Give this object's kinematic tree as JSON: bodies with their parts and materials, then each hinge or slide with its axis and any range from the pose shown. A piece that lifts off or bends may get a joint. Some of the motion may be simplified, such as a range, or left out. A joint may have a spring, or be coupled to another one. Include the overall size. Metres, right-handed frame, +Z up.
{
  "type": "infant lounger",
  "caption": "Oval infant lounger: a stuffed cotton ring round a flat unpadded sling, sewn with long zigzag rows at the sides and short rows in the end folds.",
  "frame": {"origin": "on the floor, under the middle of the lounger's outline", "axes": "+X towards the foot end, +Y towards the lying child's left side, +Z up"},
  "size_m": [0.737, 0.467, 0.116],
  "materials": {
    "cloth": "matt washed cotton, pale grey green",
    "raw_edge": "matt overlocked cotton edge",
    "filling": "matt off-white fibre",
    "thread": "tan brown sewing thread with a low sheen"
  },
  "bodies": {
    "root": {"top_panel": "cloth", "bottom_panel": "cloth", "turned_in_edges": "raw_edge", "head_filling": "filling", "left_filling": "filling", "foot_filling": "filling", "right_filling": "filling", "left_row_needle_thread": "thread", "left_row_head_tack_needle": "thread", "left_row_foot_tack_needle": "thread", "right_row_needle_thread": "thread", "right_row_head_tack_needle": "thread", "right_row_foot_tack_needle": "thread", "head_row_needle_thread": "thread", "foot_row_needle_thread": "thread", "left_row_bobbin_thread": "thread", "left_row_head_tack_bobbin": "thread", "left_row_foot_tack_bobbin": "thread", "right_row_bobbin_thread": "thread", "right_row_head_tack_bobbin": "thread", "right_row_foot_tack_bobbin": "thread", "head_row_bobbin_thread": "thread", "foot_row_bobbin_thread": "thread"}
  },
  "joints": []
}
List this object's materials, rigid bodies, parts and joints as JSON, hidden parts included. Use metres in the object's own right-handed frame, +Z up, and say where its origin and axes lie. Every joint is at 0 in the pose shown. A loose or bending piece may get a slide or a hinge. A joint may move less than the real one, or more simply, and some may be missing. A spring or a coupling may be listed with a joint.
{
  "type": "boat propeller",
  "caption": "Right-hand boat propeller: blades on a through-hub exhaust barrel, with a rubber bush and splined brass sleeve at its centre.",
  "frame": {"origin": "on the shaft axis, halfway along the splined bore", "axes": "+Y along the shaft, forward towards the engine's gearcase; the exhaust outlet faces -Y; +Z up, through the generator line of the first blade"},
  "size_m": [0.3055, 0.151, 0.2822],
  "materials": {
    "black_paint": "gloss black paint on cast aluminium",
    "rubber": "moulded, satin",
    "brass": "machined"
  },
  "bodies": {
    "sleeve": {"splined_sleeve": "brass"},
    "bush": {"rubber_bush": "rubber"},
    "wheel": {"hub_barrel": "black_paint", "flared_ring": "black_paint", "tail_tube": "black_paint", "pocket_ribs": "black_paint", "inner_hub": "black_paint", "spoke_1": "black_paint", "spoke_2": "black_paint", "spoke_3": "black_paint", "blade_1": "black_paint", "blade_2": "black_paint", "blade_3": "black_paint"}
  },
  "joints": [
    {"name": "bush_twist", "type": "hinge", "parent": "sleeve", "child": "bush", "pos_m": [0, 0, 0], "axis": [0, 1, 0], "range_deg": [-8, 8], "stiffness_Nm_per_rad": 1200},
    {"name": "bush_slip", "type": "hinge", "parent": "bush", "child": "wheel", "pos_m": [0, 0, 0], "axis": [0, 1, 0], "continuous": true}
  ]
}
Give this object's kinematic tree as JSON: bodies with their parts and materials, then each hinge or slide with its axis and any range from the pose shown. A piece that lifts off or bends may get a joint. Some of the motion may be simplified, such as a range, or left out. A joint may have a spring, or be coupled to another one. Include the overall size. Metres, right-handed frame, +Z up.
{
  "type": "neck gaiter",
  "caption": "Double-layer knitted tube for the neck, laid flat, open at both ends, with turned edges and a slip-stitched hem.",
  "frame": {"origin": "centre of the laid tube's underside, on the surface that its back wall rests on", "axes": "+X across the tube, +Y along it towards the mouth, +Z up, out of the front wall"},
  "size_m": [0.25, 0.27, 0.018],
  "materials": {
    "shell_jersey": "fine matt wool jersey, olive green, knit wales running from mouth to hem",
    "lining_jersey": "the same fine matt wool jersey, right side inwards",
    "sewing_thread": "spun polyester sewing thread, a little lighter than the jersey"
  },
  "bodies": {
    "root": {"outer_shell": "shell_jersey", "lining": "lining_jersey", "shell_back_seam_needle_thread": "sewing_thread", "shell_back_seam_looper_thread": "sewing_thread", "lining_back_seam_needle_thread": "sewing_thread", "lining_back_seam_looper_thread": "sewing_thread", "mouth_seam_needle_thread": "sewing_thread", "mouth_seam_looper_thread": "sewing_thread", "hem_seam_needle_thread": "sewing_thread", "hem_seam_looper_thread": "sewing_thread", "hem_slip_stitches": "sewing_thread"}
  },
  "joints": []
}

(REQUIREMENTS): Send back each record exactly as it stands.

(EXERCISE RESPONSE):
Give this object's kinematic tree as JSON: bodies with their parts and materials, then each hinge or slide with its axis and any range from the pose shown. A piece that lifts off or bends may get a joint. Some of the motion may be simplified, such as a range, or left out. A joint may have a spring, or be coupled to another one. Include the overall size. Metres, right-handed frame, +Z up.
{
  "type": "infant lounger",
  "caption": "Oval infant lounger: a stuffed cotton ring round a flat unpadded sling, sewn with long zigzag rows at the sides and short rows in the end folds.",
  "frame": {"origin": "on the floor, under the middle of the lounger's outline", "axes": "+X towards the foot end, +Y towards the lying child's left side, +Z up"},
  "size_m": [0.737, 0.467, 0.116],
  "materials": {
    "cloth": "matt washed cotton, pale grey green",
    "raw_edge": "matt overlocked cotton edge",
    "filling": "matt off-white fibre",
    "thread": "tan brown sewing thread with a low sheen"
  },
  "bodies": {
    "root": {"top_panel": "cloth", "bottom_panel": "cloth", "turned_in_edges": "raw_edge", "head_filling": "filling", "left_filling": "filling", "foot_filling": "filling", "right_filling": "filling", "left_row_needle_thread": "thread", "left_row_head_tack_needle": "thread", "left_row_foot_tack_needle": "thread", "right_row_needle_thread": "thread", "right_row_head_tack_needle": "thread", "right_row_foot_tack_needle": "thread", "head_row_needle_thread": "thread", "foot_row_needle_thread": "thread", "left_row_bobbin_thread": "thread", "left_row_head_tack_bobbin": "thread", "left_row_foot_tack_bobbin": "thread", "right_row_bobbin_thread": "thread", "right_row_head_tack_bobbin": "thread", "right_row_foot_tack_bobbin": "thread", "head_row_bobbin_thread": "thread", "foot_row_bobbin_thread": "thread"}
  },
  "joints": []
}
List this object's materials, rigid bodies, parts and joints as JSON, hidden parts included. Use metres in the object's own right-handed frame, +Z up, and say where its origin and axes lie. Every joint is at 0 in the pose shown. A loose or bending piece may get a slide or a hinge. A joint may move less than the real one, or more simply, and some may be missing. A spring or a coupling may be listed with a joint.
{
  "type": "boat propeller",
  "caption": "Right-hand boat propeller: blades on a through-hub exhaust barrel, with a rubber bush and splined brass sleeve at its centre.",
  "frame": {"origin": "on the shaft axis, halfway along the splined bore", "axes": "+Y along the shaft, forward towards the engine's gearcase; the exhaust outlet faces -Y; +Z up, through the generator line of the first blade"},
  "size_m": [0.3055, 0.151, 0.2822],
  "materials": {
    "black_paint": "gloss black paint on cast aluminium",
    "rubber": "moulded, satin",
    "brass": "machined"
  },
  "bodies": {
    "sleeve": {"splined_sleeve": "brass"},
    "bush": {"rubber_bush": "rubber"},
    "wheel": {"hub_barrel": "black_paint", "flared_ring": "black_paint", "tail_tube": "black_paint", "pocket_ribs": "black_paint", "inner_hub": "black_paint", "spoke_1": "black_paint", "spoke_2": "black_paint", "spoke_3": "black_paint", "blade_1": "black_paint", "blade_2": "black_paint", "blade_3": "black_paint"}
  },
  "joints": [
    {"name": "bush_twist", "type": "hinge", "parent": "sleeve", "child": "bush", "pos_m": [0, 0, 0], "axis": [0, 1, 0], "range_deg": [-8, 8], "stiffness_Nm_per_rad": 1200},
    {"name": "bush_slip", "type": "hinge", "parent": "bush", "child": "wheel", "pos_m": [0, 0, 0], "axis": [0, 1, 0], "continuous": true}
  ]
}
Give this object's kinematic tree as JSON: bodies with their parts and materials, then each hinge or slide with its axis and any range from the pose shown. A piece that lifts off or bends may get a joint. Some of the motion may be simplified, such as a range, or left out. A joint may have a spring, or be coupled to another one. Include the overall size. Metres, right-handed frame, +Z up.
{
  "type": "neck gaiter",
  "caption": "Double-layer knitted tube for the neck, laid flat, open at both ends, with turned edges and a slip-stitched hem.",
  "frame": {"origin": "centre of the laid tube's underside, on the surface that its back wall rests on", "axes": "+X across the tube, +Y along it towards the mouth, +Z up, out of the front wall"},
  "size_m": [0.25, 0.27, 0.018],
  "materials": {
    "shell_jersey": "fine matt wool jersey, olive green, knit wales running from mouth to hem",
    "lining_jersey": "the same fine matt wool jersey, right side inwards",
    "sewing_thread": "spun polyester sewing thread, a little lighter than the jersey"
  },
  "bodies": {
    "root": {"outer_shell": "shell_jersey", "lining": "lining_jersey", "shell_back_seam_needle_thread": "sewing_thread", "shell_back_seam_looper_thread": "sewing_thread", "lining_back_seam_needle_thread": "sewing_thread", "lining_back_seam_looper_thread": "sewing_thread", "mouth_seam_needle_thread": "sewing_thread", "mouth_seam_looper_thread": "sewing_thread", "hem_seam_needle_thread": "sewing_thread", "hem_seam_looper_thread": "sewing_thread", "hem_slip_stitches": "sewing_thread"}
  },
  "joints": []
}